7. I think this about the situation of Kansas City offensive coordinator Al Saunders, who has choreographed and called every offensive snap for the highest-scoring team in football over the last four years, and yet seems to be a candidate for only one of the open jobs, Oakland. If Saunders were black, Jesse Jackson would be holding rallies to rail against the injustice of him not being in demand as a head coach.

In the alternate universe of Al Saunders being a black dude, people would be super pissed that he wouldn’t get the chance to be a bad head coach. And his 700-page playbook would be full of slam poetry.

10. I think these are my non-football thoughts of the week:

c. I must say I’m a fan of the skating, and though I missed the finals on TV, I think it’s absurd that you don’t have to compete to earn a spot on the Olympic team.

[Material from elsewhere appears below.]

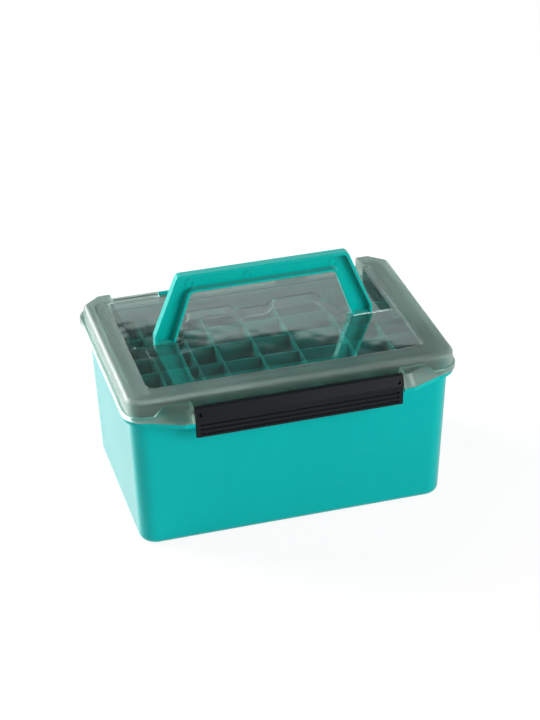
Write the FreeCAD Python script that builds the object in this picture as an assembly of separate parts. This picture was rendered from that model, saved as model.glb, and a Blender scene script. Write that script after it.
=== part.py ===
import FreeCAD, Part
import math
import os

# Lure box: a deep moulded case with an adjustable egg-crate of dividers, a smoky
# clear lid hinged at the rear, a full-width latch at the front and a bail handle
# that folds back into a pocket in the lid.
# Millimetres. X runs along the hinge, Y from front to rear, Z up. The origin is
# the centre of the case's underside, which rests on the table.

os.makedirs("parts", exist_ok=True)

# Case, turquoise
case_base_half_x = 116.5
case_base_half_y = 75.2
case_top_half_x = 120.6
case_top_half_y = 79.4
case_height = 111.5
case_corner_radius = 13.0
case_base_edge_radius = 5.0
case_wall = 2.4
case_floor = 2.8
flange_thickness = 3.3
flange_reach_x = 4.3
flange_reach_front = 5.8
flange_reach_rear = 8.8
rim_front_radius = 18.5
rim_rear_radius = 13.5
catch_reach = 3.8
catch_thickness = 4.6

# Guide ribs inside the case, which the dividers slide between
guide_rib_reach = 1.5
guide_rib_width = 1.2
slot_margin = 3.0
cross_bays = 24
long_bays = 17

# Dividers
divider_thickness = 1.5
divider_top_drop = 7.0
divider_end_gap = 0.4
divider_side_gap = 0.2
cross_divider_slots = (-8.5, -5.5, -3.5, -0.5, 2.5, 6.5, 9.5)
long_divider_slots = (-4, -1, 2, 5)

# Lid, smoky clear, one moulding
lid_gap = 0.2
lid_depth = 15.8
lid_wall = 2.4
lip_reach = 2.75
lip_height = 3.8
lip_round = 0.9
lip_overhang = 0.95
shoulder_radius = 4.6
lid_front_radius = 13.0
rear_slant_x = 13.0
rear_slant_y = 11.9
rear_slant_radius = 6.0
side_rail = 18.0
front_rail = 17.6
rear_rail = 17.3
window_step = 1.0
window_front_radius = 7.0
window_rear_radius = 2.5
panel_thickness = 2.1
skirt_gap = 2.6
skirt_thickness = 1.6
skirt_bottom_gap = 0.7
skirt_corner_radius = 9.0

# Handle pocket in the lid, with an island the handle's legs fold around
pocket_side_strip = 5.0
pocket_corner_radius = 3.0
pocket_front_gap = 0.3
pocket_floor_gap = 0.3
island_leg_gap = 2.7
island_length = 43.3
island_taper = 0.36
island_draft = 1.2
island_corner_radius = 4.0
scoop_half_mouth = 16.5
scoop_half_root = 9.5
scoop_depth = 7.4
scoop_radius = 3.0

# Handle, turquoise bail
handle_pivot_y = 1.0
handle_depth = 8.0
handle_reach = 56.9
handle_foot_half_x = 84.3
handle_top_half_x = 65.3
handle_foot_straight = 9.3
handle_knee_radius = 3.0
handle_foot_width = 14.4
handle_grip_height = 14.6
handle_opening_top_half_x = 55.3
handle_outer_radius = 4.2
handle_inner_radius = 4.5
handle_flange = 1.9
handle_web = 1.9
handle_edge_round = 0.8
handle_mark_radius = 3.2
handle_mark_line = 0.7
handle_mark_height = 0.35
handle_mark_sink = 0.2
handle_middle_mark_x = -10.7
handle_corner_mark_x = 55.2
handle_mark_rise = 5.1
handle_foot_mark_rise = 0.6
handle_stub_radius = 2.4
handle_stub_length = 6.4
handle_side_gap = 0.3
stub_sink = 0.5
boss_wall = 1.5
boss_length = 5.8

# Latch, black
latch_half_x = 77.2
latch_axis_reach = 7.5
latch_axis_drop = 9.0
latch_top_drop = 5.1
latch_ridge_rise = 2.3
latch_bottom_drop = 13.4
latch_top_reach = 2.8
latch_brow_reach = 6.1
latch_ridge_reach = 4.1
latch_bottom_reach = 3.6
latch_step = 0.8
latch_plate = 2.2
latch_shelf = 2.0
latch_edge_round = 0.7
latch_fine_round = 0.3
latch_barrel_radius = 3.8
latch_groove_count = 3
latch_groove_drop = 5.5
latch_groove_pitch = 3.7
latch_groove_height = 1.4
latch_groove_depth = 1.0
latch_groove_margin = 3.6
latch_pit_depth = 1.6
latch_notch_width = 2.4
latch_notch_height = 3.4
latch_notch_depth = 3.0
latch_notch_rise = 1.6
latch_notch_margin = 2.4
latch_corner_radius = 1.2
latch_bead_height = 1.8
latch_bead_root = 0.6
latch_catch_gap = 0.3
latch_stub_radius = 1.6
latch_end_gap = 0.9
stub_end_gap = 0.3

# Ears of the lid at both ends of the latch
ear_cheek = 2.0
ear_shell = 1.8
ear_reach = 9.65
ear_front_width = 7.6
ear_root_width = 30.5
ear_brow_drop = 6.3
ear_brow_reach = 8.2
ear_brow_front_width = 5.9
ear_brow_root_width = 20.9
ear_top_drop = 5.1
ear_top_reach = 4.0
ear_top_root_width = 19.5
ear_bend_radius = 12.0
ear_brow_bend_radius = 7.0
ear_flange_radius = 1.5
ear_root_overlap = 0.5
cheek_reach = 10.25
cheek_top_reach = 9.1
cheek_proud = 0.6
cheek_radius = 2.5

# Hinge at the rear
hinge_axis_reach = 4.5
hinge_axis_rise = 3.8
knuckle_radius = 3.6
hinge_pin_radius = 1.4
running_gap = 0.05
knuckle_gap = 0.4
centre_knuckle_half = 32.6
case_knuckle_end = 60.2
hinge_end_inset = 3.0
knuckle_wall_gap = 0.6
pin_end_inset = 1.0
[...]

I must say, I’m a big fan of this sport I don’t watch.

If Michelle Kwan can’t skate because of injury, so be it. Let the others compete for the three spots on the Olympic team.

d. Johnny Weir. Johnny Weird.


e. Coffeenerdness: I have gotten a lesson in hot drinks from a former coffee-aholic, Phil Simms. I spent some time with him the other day — he was gracious enough to host three auction winners for a New Jersey charity I support, showing these guys how he watches football gametape to prepare for a game — and he busted out the Bigelow green tea, then lectured us on how good green tea is for you. So, of course, now I’m on a green tea kick. If it’s good enough for Joe Torre and Simms, it’s good enough for me.

Between the bus travel and the green tea, I think this was a worthwhile exercise just to see the lie changes Peter King swore he would make seven years ago, only to abandon within days, possibly hours.